1.41 The third incident relates
to a student studying at the University of Wollongong who
was investigated as a result of false allegations that she attended a meeting
supporting Hezbollah.
1.42 Educational research into
terrorism is under attack from the proposed Classification laws. Academics,
Teachers and students, are entitled to read about terrorism without fear of a
knock at the door from the Australian Federal Police or ASIO.
1.43 In relation to policy
makers, as the NSWCCL suggests the proposed censorship laws will also limit
materials to policy makers. This will severely limit the ability for the
leaders of Australia to effectively address any future foreign
policy issues arising from this ongoing threat.[17]

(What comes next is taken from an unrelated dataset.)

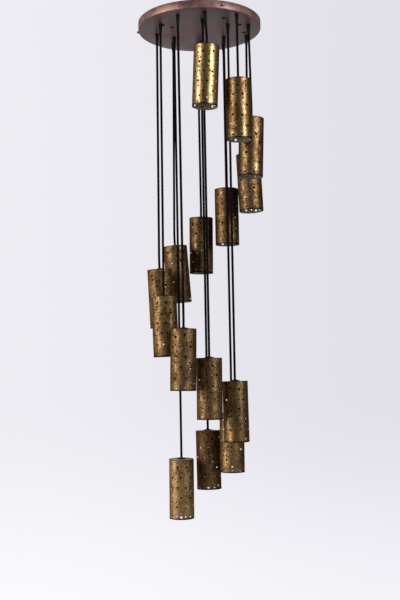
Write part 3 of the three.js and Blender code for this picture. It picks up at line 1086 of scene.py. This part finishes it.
def makeBush(place):
    low = -canopy["height"]
    flangeLow = low - bush["flangeHeight"]
    seat, raised = low - bush["seat"], low + bush["inPanHeight"]
    end, lipEdge, throat = low - bush["length"], bush["lipEdge"], bush["throat"]
    mouth = bush["lip"] - bush["lipWall"]
    fillet, filletHeight = bush["rootFillet"]
    profile = [(mouth, end + lipEdge), (mouth + lipEdge, end)]
    profile += arc((bush["lip"] - lipEdge, end + lipEdge), lipEdge, -60, 0, 3)
    profile += [(bush["root"], flangeLow - filletHeight), (bush["root"] + fillet, flangeLow)]
    profile += [(bush["flange"], flangeLow), (bush["flange"], seat)]
    profile += [(bush["inPan"], seat), (bush["inPan"], raised), (throat, raised), (throat, low)]
    bell = np.linspace(0, 1, 6)[1:-1]
    profile += [(throat + (mouth - throat) * t, low + (end + lipEdge - low) * t) for t in bell]
    points, faces = turned(profile, bush["sides"], True)
    points = points + (place["exit"][0], place["exit"][1], 0)
    piece = makeMesh("cord_bush_" + place["number"], points, faces, bushBlack)
    settle(piece, "canopy", "black_rubber", "canopy_pan")


for place in places:
    makeBush(place)

# Blanking plugs: a low dome and a shank in the pan's hole

plug = {
    "head": 0.0065,
    "height": 0.0024,
    "brim": 0.0006,
    "shank": 0.005,
    "tail": 0.0052,
    "seat": 0.00002,
    "sides": 40,
}


def makePlug(number):
    centre = plugCentre(number)
    seat = -canopy["height"] - plug["seat"]
    brim = seat - plug["brim"]
    dome = plug["height"] - plug["brim"]
    angles = np.linspace(0, 1, 9) * math.pi / 2
    profile = [(plug["head"] * math.sin(a), brim - dome * math.cos(a)) for a in angles]
    profile += [(plug["head"], seat), (plug["shank"], seat), (plug["shank"], seat + plug["tail"])]
    profile += [(0.0, seat + plug["tail"])]
    points, faces = turned(profile, plug["sides"])
    piece = makeMesh("hole_plug_%d" % number, points + (centre.x, centre.y, 0), faces, bushBlack)
    settle(piece, "canopy", "black_rubber", "blanking_plug_%d" % number)


for number in (1, 2, 3):
    makePlug(number)

# Rim screws: a knurled head, whose radius waves round the axis, on a plain shank

rimScrew = {
    "head": 0.0042,
    "length": 0.0090,
    "shank": 0.002,
    "tail": 0.0105,
    "waves": 22,
    "wave": 0.00018,
    "edge": 0.0004,
    "seat": 0.0001,
    "knurlBand": 0.0001,  # only points this close to the head's radius wave
    "crown": ((0.0, 0.0012), (0.0005, 0.0004), (0.0010, 0.0)),  # from the head's radius, and below its end
    "hollow": ((0.0022, 0.0), (0.0020, 0.0005)),  # radius, and depth below the head's end
}


# The screw's axis points away from the middle of the canopy, from its seat on the rim
def makeRimScrew(number):
    low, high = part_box("rim_screw_%d" % number)
    centre = (low + high) / 2
    outwards = Vector((centre.x, centre.y, 0)).normalized()
    seat = canopy["radius"] + rimScrew["seat"]
    end, tail = rimScrew["length"], -rimScrew["tail"]
    head, shank, edge, waves = rimScrew["head"], rimScrew["shank"], rimScrew["edge"], rimScrew["waves"]
    profile = [(0, tail), (shank, tail), (shank, 0), (head - edge, 0), (head, edge)]
    profile += [(head - inset, end - depth) for inset, depth in rimScrew["crown"]]
    profile += [(radius, end - depth) for radius, depth in rimScrew["hollow"]]
    profile += [(0, profile[-1][1])]
    points, faces = turned(profile, 6 * waves)
    radius = np.hypot(points[:, 0], points[:, 1])
    angle = np.arctan2(points[:, 1], points[:, 0])
    knurl = 1 - rimScrew["wave"] / head * (1 - np.cos(waves * angle))
    points[:, :2] *= np.where(radius > head - rimScrew["knurlBand"], knurl, 1)[:, None]
    placed = points @ aligned(outwards).T + np.array(outwards) * seat + (0, 0, centre.z)
    # The one at the left is black, painted shade where it stands at the rim's outline; the others are
    # finished with the rim
    finish, slot = (blackSteel, "black_steel") if number == 1 else (copperPan, "canopy_copper")
    piece = makeMesh("rim_thumbscrew_%d" % number, placed, faces, finish, 30)
    settle(piece, "canopy", slot, "rim_screw_%d" % number)


for number in (1, 2, 3):
    makeRimScrew(number)

# The hidden pieces inside the canopy keep their solids and get their finishes
for node, finish in (
    ("pan_earth_stud", zincSteel),
    ("plate_earth_screw", zincSteel),
    ("supply_grommet", bushBlack),
    ("terminal_strip_1", terminalPlastic),
    ("terminal_strip_2", terminalPlastic),
):
    frame["nodes"][node].data.materials.clear()
    frame["nodes"][node].data.materials.append(finish)
print("canopy made")

# Studio: a pale floor, four tall soft lamps in front, and a pale backdrop in a dim room

cool = (0.98, 0.99, 1.08)  # tints of the high lamps and of the low ones
warm = (1.02, 0.98, 0.90)
studio = {
    "floorHeight": -2.45,
    "floorThickness": 0.02,
    "floorRadius": 1.9,
    "floorTone": (0.82, 0.815, 0.83),
    "highLeft": (0.86, 0.845, 0.895),
    "highRight": (0.765, 0.745, 0.805),
    "lowLeft": (0.965, 0.955, 0.99),
    "lowRight": (0.905, 0.895, 0.945),
    "ambient": (0.40, 0.40, 0.42),
    "front": (0.013, 0.012, 0.012),
    "back": (0.085, 0.08, 0.082),
    "left": (0.34, 0.31, 0.30),
    # where one part of the room's colour gives way to another, in parts of the ray's direction
    "leftToRight": (-0.22, 0.22),
    "lowToHigh": (-0.26, -0.02),
    "frontToBack": (-0.35, 0.65),
    "dimToLeft": (-0.25, -0.85),
    "backdropFrom": (0.88, 0.97),
    "lampDistance": 2.6,
    "lamps": (
        # degrees from the camera's side, height, width, tall, watts, tint
        (-60, 0.35, 0.6, 1.5, 48, cool),
        (-68, -1.25, 1.3, 1.7, 34, warm),
        (49, 0.35, 0.5, 1.5, 58, cool),
        (46, -1.3, 0.5, 1.6, 7, warm),
    ),
}


def makeFloor():
    reach, high = studio["floorRadius"], studio["floorHeight"]
    low = high - studio["floorThickness"]
    points, faces = turned([(0, low), (reach, low), (reach, high), (0, high)], 128)
    material, wires = startMaterial("paleFloor")
    finishMaterial(material, wires, {"Base Color": opaque(studio["floorTone"]), "Roughness": 0.9})
    floor = makeMesh("floor", points, faces, material)


# Each lamp stands upright and faces the pendants' middle axis
def makeLamps():
    for angle, height, width, tall, watts, tint in studio["lamps"]:
        turn = math.radians(angle)
        light = bpy.data.lights.new("soft_lamp", "AREA")
        light.shape = "RECTANGLE"
        light.size = width
        light.size_y = tall
        light.energy = watts
        light.color = tint
        stand = bpy.data.objects.new("soft_lamp", light)
        reach = studio["lampDistance"]
        stand.location = (reach * math.sin(turn), -reach * math.cos(turn), height)
        aim = -Vector(stand.location)
        aim.z = 0
        stand.rotation_euler = aim.to_track_quat("-Z", "Y").to_euler()
        bpy.context.scene.collection.objects.link(stand)


# The room's colour by the ray's direction. The backdrop is pale, brighter below and to the left, and metal
# and glass see it straight behind the lamp. Beside it they see a dim room, brightest at the left and dark
# in front. Dull surfaces get an even light.
def makeWorld():
    world = bpy.data.worlds.new("room")
    bpy.context.scene.world = world
    world.use_nodes = True
    world.node_tree.nodes.clear()
    wires = Wire(world.node_tree)
    direction = wires.node("TexCoord", output="Generated")
    across, away, up = (wires.node("SeparateXYZ", None, {0: direction}, axis) for axis in "XYZ")
    camera = wires.node("LightPath", output="Is Camera Ray")
    through = wires.node("LightPath", output="Is Transmission Ray")
    glossy = wires.node("LightPath", output="Is Glossy Ray")
    toRight = across.step(*studio["leftToRight"])
    high = toRight.tint(opaque(studio["highLeft"]), opaque(studio["highRight"]))
    low = toRight.tint(opaque(studio["lowLeft"]), opaque(studio["lowRight"]))
    backdrop = up.step(*studio["lowToHigh"]).tint(low, high)
    room = away.step(*studio["frontToBack"]).tint(opaque(studio["front"]), opaque(studio["back"]))
    room = across.step(*studio["dimToLeft"]).tint(room, opaque(studio["left"]))
    seen = camera + through + glossy * away.step(*studio["backdropFrom"])
    colour = glossy.tint(opaque(studio["ambient"]), room)
    colour = seen.tint(colour, backdrop)
    background = wires.node("Background", None, {"Color": colour, "Strength": 1.0})
    wires.node("OutputWorld", None, {"Surface": background})


makeFloor()
makeLamps()
makeWorld()
bpy.context.scene.view_settings.view_transform = "Standard"
print("studio lit")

1.44 In the same tenor Gilbert and Tobin in their submission state:
Limiting academics' access to books on terrorism will hinder
their ability to understand and criticise the ideas expressed in them. This is
a problem not only for the academics themselves but also for the community at
large, which depends upon quality academic work to better understand the social
and security challenges facing the nation.[18]
1.45 The ideology of terrorism
versus terrorist operations are distinct and the Bill
needs to acknowledge the genuine study of the causes of terrorism. The
Democrats oppose the restriction of materials for genuine academic or policy
research.
Recommendation 5
That an exemption be included so
that individuals may apply to the Classification Review Board to access
potentially banned material for educational purposes. The exemption process
should be proscribed and the decision whether or not to grant the request
should be reviewable.
Conclusion
1.46 The Democrats do not believe
that sufficient justification has been provided for the extended and
unprecedented powers the government is seeking under this legislation.
1.47 In the absence of evidence
supporting this Bill as a proportionate response to terrorism,
the Democrats consider that the current Classification laws are adequate.
1.48 This Bill should not be passed without a balance being struck between the
security imperative and the need to preserve civil liberties and safeguard
human rights. This Bill should be rejected.